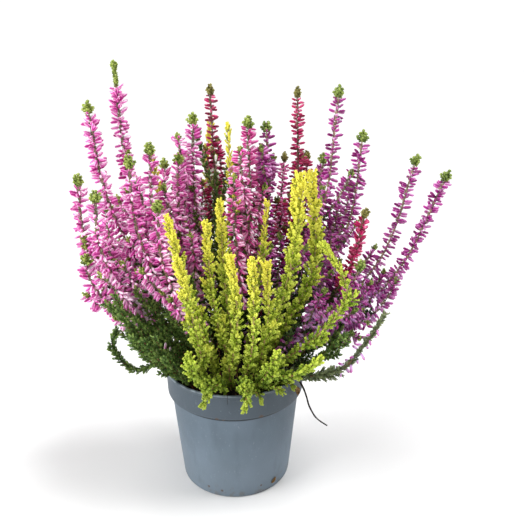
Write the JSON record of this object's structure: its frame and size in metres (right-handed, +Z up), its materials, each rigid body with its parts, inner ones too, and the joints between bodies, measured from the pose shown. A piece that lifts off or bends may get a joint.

□ □ □

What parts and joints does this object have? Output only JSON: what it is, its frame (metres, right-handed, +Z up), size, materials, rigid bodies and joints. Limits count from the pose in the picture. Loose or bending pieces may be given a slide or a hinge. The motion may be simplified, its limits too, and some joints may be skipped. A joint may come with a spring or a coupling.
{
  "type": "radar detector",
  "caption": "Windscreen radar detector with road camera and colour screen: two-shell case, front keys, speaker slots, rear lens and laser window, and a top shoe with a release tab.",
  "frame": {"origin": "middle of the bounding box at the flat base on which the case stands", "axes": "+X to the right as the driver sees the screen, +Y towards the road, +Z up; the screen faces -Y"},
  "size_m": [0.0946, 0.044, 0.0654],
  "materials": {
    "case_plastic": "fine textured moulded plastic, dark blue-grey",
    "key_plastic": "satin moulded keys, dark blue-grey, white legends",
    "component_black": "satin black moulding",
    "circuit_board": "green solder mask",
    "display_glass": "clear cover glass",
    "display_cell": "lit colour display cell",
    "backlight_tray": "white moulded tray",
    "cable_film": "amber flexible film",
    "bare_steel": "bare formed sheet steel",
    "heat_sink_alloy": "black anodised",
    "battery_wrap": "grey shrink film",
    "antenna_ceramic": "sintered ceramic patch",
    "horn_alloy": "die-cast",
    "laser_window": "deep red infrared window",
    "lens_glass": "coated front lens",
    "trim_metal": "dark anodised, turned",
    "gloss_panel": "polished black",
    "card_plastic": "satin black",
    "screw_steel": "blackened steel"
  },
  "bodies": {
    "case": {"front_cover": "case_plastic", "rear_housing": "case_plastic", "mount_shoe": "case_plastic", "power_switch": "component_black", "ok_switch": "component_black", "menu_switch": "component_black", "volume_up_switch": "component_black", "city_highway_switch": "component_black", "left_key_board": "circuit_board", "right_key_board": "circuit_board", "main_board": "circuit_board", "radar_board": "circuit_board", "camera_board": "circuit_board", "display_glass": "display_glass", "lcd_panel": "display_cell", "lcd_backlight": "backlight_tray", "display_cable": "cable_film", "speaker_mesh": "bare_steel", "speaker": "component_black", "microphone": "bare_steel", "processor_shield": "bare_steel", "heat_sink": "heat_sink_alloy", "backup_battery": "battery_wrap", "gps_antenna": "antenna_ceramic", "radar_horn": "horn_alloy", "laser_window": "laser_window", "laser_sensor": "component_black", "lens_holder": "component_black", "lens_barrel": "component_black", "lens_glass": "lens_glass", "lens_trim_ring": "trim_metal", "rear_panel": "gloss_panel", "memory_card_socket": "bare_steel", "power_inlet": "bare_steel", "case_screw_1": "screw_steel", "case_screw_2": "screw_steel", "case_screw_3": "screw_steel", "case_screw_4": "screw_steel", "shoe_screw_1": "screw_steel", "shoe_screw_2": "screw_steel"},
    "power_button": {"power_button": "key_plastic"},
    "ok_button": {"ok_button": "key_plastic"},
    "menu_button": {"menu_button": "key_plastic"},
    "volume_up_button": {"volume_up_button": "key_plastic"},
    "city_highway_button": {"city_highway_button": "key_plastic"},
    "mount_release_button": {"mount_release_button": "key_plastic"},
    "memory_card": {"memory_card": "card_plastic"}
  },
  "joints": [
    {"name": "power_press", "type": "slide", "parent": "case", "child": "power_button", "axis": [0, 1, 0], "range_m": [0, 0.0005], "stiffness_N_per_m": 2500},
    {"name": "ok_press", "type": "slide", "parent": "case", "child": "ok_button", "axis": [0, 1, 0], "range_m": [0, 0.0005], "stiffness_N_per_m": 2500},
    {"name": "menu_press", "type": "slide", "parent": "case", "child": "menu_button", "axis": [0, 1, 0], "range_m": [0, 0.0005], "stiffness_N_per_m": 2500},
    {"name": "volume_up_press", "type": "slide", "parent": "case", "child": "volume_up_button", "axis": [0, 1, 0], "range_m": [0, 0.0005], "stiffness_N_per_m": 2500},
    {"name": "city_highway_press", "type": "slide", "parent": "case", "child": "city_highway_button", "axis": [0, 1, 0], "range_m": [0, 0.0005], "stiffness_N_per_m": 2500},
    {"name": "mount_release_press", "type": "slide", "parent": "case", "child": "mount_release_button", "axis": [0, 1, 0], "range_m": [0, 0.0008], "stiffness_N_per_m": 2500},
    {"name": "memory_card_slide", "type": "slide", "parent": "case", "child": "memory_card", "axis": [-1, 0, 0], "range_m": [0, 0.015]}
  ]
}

□ □ □

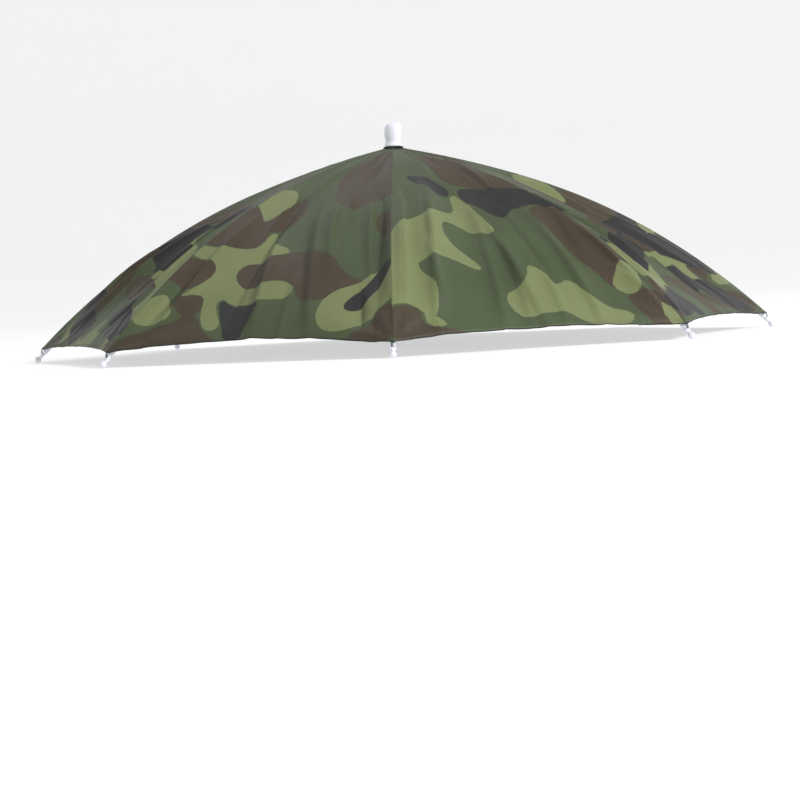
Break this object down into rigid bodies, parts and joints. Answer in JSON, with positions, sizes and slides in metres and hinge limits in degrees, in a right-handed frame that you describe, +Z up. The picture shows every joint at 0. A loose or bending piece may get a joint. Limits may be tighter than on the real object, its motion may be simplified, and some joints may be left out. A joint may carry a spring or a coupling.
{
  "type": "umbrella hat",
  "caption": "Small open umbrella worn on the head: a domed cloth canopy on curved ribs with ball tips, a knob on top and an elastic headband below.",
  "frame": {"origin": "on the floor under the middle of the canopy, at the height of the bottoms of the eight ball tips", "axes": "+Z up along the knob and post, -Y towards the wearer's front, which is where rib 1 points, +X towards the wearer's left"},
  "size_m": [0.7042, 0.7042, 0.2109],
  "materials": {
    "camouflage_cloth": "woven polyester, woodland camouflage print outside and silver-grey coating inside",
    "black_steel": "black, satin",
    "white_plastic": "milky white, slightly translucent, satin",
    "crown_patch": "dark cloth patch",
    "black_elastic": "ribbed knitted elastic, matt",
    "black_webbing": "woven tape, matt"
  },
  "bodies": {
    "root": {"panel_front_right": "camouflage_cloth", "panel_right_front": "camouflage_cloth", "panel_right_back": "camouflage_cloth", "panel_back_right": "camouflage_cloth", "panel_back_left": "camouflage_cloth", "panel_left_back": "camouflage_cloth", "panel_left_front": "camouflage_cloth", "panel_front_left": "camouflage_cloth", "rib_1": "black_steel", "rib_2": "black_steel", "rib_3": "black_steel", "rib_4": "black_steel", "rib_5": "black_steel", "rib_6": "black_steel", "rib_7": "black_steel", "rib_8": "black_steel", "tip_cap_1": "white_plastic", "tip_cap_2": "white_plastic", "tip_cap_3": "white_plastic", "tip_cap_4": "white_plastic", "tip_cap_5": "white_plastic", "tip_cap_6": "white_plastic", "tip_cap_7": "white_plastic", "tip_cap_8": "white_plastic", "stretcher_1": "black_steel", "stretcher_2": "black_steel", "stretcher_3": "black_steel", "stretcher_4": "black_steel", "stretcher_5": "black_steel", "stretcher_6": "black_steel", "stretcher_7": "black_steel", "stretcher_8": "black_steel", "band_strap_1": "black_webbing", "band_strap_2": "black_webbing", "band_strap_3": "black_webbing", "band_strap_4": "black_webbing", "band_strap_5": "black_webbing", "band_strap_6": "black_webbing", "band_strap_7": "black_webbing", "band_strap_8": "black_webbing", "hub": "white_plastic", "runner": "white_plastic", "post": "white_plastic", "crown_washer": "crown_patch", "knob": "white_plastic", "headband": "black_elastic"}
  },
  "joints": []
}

□ □ □

Exercise requirements: How many lines in the listing above contain "object"? Answer with the number alone.

Correct output: 3